--- Stated goal ---
Determine the number of lines containing the word "Blender". Reply with it and nothing else.

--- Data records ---
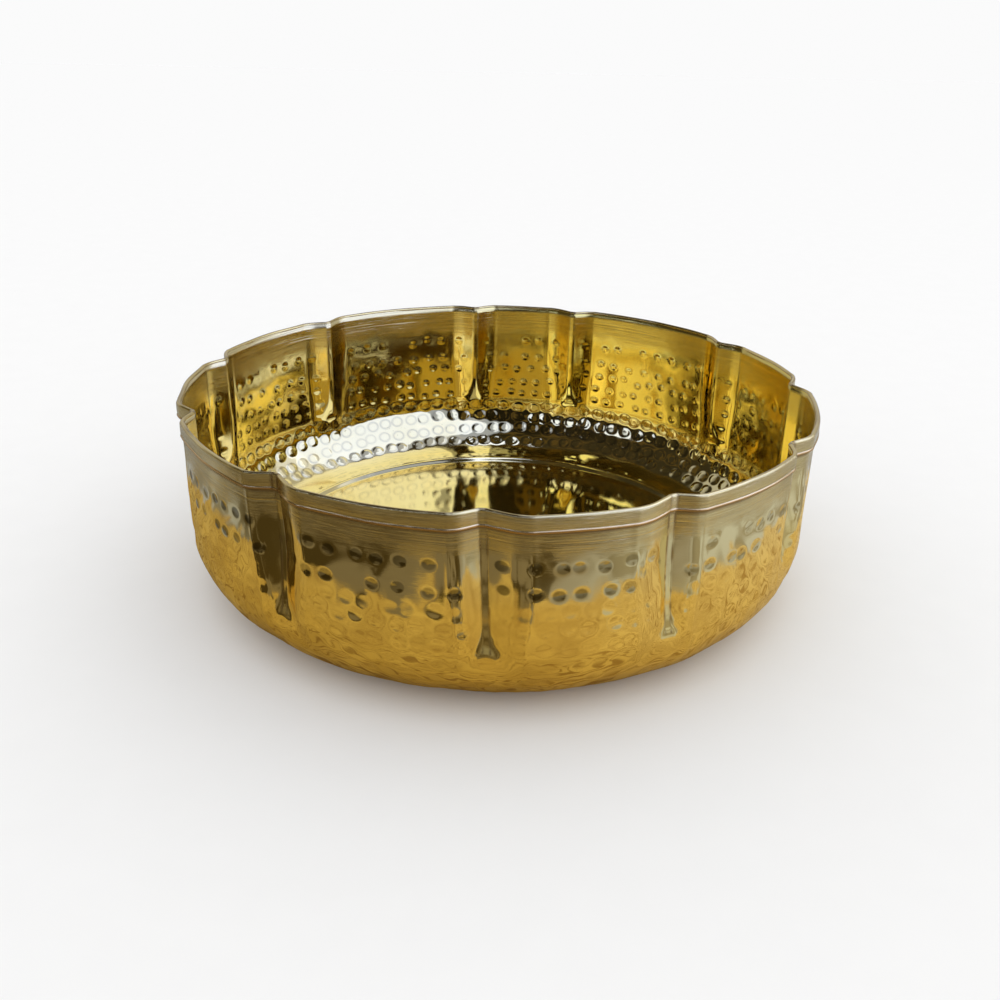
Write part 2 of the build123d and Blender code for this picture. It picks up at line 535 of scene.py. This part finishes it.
def band_section():
    """The strip's section: distance out from the wall's outer face, and height. It goes over the top."""
    cap = [(-SHEET * cos(a), SHELL_TOP + SHEET * sin(a)) for a in np.linspace(0, pi, 11)]
    # The heights in these three lists are above the strip's lower edge.
    face = [(0.95, 3.6), (0.97, 2.4), (0.90, 1.2)]
    lip = [(0.90, 0.98), (1.06, 0.90), (1.14, 0.65), (1.14, 0.35), (1.04, 0.12), (0.85, 0.02)]
    inner_leaf = [(0.40, 0.0), (0.02, 0.05), (0.02, 2.0)]
    leaf = [(a, BAND_FOOT + h) for a, h in face + lip + inner_leaf]
    return cap + leaf + [(0.02, SHELL_TOP)]


def make_band():
    """The rim band, swept round the fluted edge with a rounded top and a thin lip along its lower edge."""
    theta = grid_columns()
    section = np.array(band_section())
    a, h = section[:, :1], section[:, 1:]
    t = theta[None, :]
    depth = flute_depth(t, HEIGHT, CREASE_BAND)
    # The strip's edges were trimmed by hand, so they wander a little.
    low_share = np.clip((SHELL_TOP - h) / (SHELL_TOP - BAND_FOOT), 0, 1)
    wander = 0.13 * np.sin(5 * t + 1.0) + 0.10 * np.sin(13 * t + 2.2) + 0.05 * np.sin(31 * t)
    swell = unevenness(t, np.zeros((1, 1)))
    outward = a - depth + swell
    height = h + wander * (low_share * 1.3 - 0.3)
    points = revolved(wall_radius(h) + outward, height, t)
    quads = ring_quads(len(section), len(theta), flip=True)
    i = np.arange(len(theta))
    k = (i + 1) % len(theta)
    end = (len(section) - 1) * len(theta)
    closing = np.stack((end + i, end + k, k, i), axis=1)
    arc = np.broadcast_to(HEIGHT - h, (len(section), len(theta))).ravel()
    crease = np.exp(-((from_crease(t, HEIGHT) / BAND_GRIME) ** 2))
    crease = np.broadcast_to(crease, (len(section), len(theta))).ravel()
    attributes = {"arc": arc, "crease": crease}
    return mesh_object("banded_rim", points, np.concatenate((quads, closing)), (), attributes)


# ---------------------------------------------------------------- materials

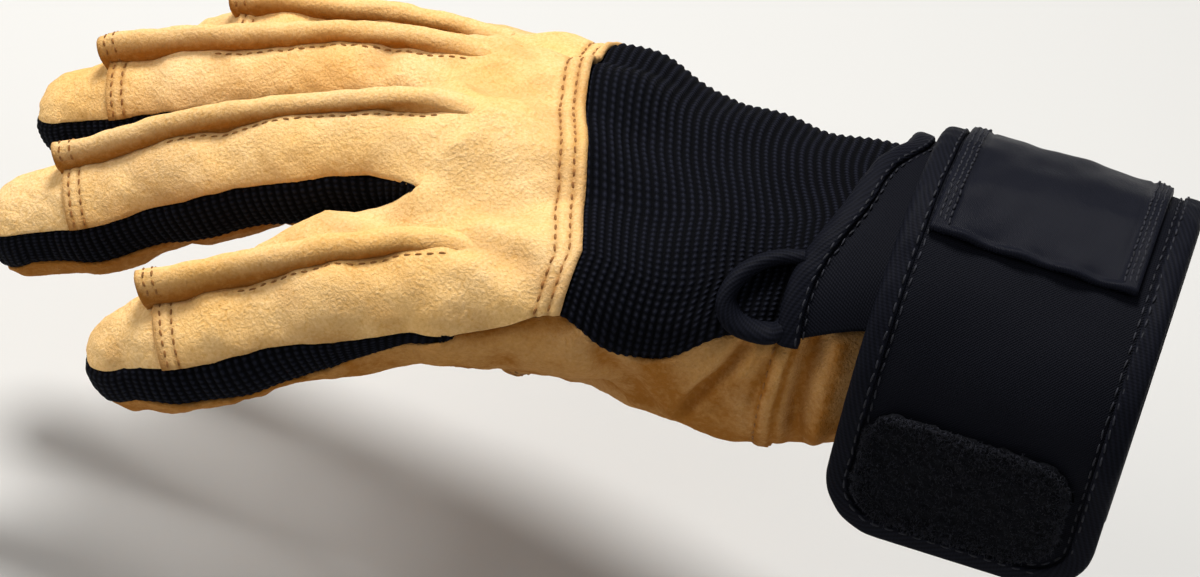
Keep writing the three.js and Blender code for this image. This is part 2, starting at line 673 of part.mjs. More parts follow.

--- Problem solution ---
2